Not many people, however, visit Trunyan. Most are discouraged by stories of touts demanding extortionate boat fares that increase halfway across the lake. Tour guides from Kuta claim that taking tourists to Trunyan is more trouble than it's worth, generally proving to be full of unnecessary hassle and unreasonable expense for the visitor.

Most of the villagers are fishermen and sustenance farmers, growing cabbage, onion and corn in plots near the lakeshore. Despite their exceptional conservatism and resistance to change, a proportion of the younger men have had to leave the village in order to find work. By chance, I had met such a man only a week earlier. Wayan Pulen is a Trunyanian who lives in Kuta, where he works as a tour guide, returning to his village twice a month to spend time with his wife and kids. I felt very privileged when he invited me to visit Trunyan as his guest.

When we arrived at the lakeside, Wayan's friend was waiting for us with a boat. It was a calm, sunny day and the surface of the water was like glass, reflecting the steep slopes of Mt Abang rising sheer behind the rusty corrugated iron roofs of the village. The spectacular view of this green mountain backdrop and deep blue lake with Mt Batur to the east was a treat, as few get to see Bali's most active volcano from this angle.

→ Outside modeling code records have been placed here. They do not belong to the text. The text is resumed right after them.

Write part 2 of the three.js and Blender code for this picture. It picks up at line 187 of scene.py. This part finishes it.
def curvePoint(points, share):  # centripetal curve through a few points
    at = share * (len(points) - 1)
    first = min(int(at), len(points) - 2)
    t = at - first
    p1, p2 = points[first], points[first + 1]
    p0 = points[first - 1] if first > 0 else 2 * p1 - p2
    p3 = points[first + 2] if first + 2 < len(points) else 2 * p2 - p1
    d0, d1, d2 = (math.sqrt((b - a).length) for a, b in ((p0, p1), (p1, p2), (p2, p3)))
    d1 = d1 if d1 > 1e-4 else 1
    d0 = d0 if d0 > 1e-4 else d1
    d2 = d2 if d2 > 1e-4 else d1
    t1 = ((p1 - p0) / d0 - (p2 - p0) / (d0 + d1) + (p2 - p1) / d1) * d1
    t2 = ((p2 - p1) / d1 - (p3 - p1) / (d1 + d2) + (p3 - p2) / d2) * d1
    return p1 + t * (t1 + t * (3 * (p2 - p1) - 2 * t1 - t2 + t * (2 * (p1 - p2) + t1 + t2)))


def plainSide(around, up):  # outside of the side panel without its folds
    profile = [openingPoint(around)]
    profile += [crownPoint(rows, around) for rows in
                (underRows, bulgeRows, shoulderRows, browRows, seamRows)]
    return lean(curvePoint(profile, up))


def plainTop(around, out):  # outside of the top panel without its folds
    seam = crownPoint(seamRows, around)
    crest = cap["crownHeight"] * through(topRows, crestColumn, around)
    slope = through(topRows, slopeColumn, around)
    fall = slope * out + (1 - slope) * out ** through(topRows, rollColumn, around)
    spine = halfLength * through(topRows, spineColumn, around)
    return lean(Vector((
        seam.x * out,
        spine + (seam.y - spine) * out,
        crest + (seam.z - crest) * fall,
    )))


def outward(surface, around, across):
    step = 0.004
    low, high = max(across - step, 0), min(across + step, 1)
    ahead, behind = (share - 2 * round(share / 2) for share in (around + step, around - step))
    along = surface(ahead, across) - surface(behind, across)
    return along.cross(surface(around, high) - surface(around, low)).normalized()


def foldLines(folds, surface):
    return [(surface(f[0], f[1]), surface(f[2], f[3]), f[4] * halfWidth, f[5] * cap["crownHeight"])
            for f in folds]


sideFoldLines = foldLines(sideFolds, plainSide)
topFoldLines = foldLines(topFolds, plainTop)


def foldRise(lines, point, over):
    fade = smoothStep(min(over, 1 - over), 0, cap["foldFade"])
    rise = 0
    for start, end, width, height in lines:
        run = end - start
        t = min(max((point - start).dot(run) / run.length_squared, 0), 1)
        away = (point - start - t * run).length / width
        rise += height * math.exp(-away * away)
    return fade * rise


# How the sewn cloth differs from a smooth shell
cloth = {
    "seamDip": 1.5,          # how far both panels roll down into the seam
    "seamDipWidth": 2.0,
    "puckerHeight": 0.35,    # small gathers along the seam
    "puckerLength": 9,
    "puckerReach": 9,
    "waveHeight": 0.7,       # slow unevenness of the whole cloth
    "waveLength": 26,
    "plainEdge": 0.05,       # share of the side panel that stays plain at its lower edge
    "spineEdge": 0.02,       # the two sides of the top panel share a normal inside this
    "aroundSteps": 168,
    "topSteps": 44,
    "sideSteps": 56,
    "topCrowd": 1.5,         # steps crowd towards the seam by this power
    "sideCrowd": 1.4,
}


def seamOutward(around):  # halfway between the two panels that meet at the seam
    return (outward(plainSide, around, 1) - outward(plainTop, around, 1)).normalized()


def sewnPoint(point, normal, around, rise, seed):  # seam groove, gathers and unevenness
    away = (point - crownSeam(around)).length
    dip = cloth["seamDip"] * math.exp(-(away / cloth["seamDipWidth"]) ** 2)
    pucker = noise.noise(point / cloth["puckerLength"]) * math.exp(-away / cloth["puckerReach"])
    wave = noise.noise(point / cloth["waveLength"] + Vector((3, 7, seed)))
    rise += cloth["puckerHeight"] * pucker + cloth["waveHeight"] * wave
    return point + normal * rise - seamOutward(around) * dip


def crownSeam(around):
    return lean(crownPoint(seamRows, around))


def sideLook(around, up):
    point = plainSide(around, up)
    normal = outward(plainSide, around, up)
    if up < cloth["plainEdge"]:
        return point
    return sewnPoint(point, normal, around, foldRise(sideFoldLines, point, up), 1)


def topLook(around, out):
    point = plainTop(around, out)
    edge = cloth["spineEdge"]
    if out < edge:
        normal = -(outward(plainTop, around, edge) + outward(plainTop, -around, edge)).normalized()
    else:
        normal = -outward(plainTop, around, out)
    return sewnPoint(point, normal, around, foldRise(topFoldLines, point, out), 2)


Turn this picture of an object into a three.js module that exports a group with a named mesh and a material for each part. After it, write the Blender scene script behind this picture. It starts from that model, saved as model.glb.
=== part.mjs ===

Arriving in the village, I was received with a mixture of grace and curiosity. Not everybody returned my smile, but as Wayan's guest I was treated with respect; nobody – apart from a group of kids – followed us on our tour of the village, and nobody asked me for money. However, I was required to pay a fee to the head of the village for sanctioning my visit.

After introducing me to his family, Wayan led me past a massive 1,100-year-old milkwood tree in the centre of the village, and showed me the imposing 'balai agung', where the council of elders make their decisions. The weatherworn 'Pura Pancering Jagat', meaning 'temple of the navel of the world', stands under another huge and ancient tree – a banyan that is said to be over 1000 years old.

Secretive and protective about the customs exclusive to their community, the people keep hidden the 4-metre-high statue of 'Ratu Gede Pusering Jagat', the powerful patron guardian of the village. This megalithic statue is fiercely guarded and attributed with magical powers, and only viewed at the time of the temple 'odalan', the anniversary ceremony that takes place in Trunyan around the October full moon.

To this day, the people of Trunyan retain a social order aligned with prehistoric traditions: cremation is not practiced here. The village actually has three cemeteries: Sema Bantas – the burial place of those who have committed suicide or died in an accident; Sema Nguda – the burial place of children or other young people who have not yet married; and Sema Wayah – the kubutan where the dead are not buried at all! This shadowy cemetery is situated about 500 metres outside of the village, and is accessible only by boat. Here, the bodies of the dead are wrapped in cloth and simply left in bamboo cages on the ground until they have decomposed. Strangely, there is no stench due to the presence of the encompassing 'Taru Menyan' tree. The tree is believed to produce a fragrant smell, while its roots, buried deep beneath the bodies, bafflingly eliminate any trace of odour. Wayan explained that the cemetery only ever accommodates a maximum of eleven bodies at one time. When a fresh body is brought in, the bones of its predecessors are kicked away and the skulls placed upon the altar.

I was relieved not to find any fresh bodies on the occasion of my visit. I didn't stay long - a strong wind had suddenly blown in from across the lake, so I hastily returned to the boat and endured a choppy voyage back to more familiar shores.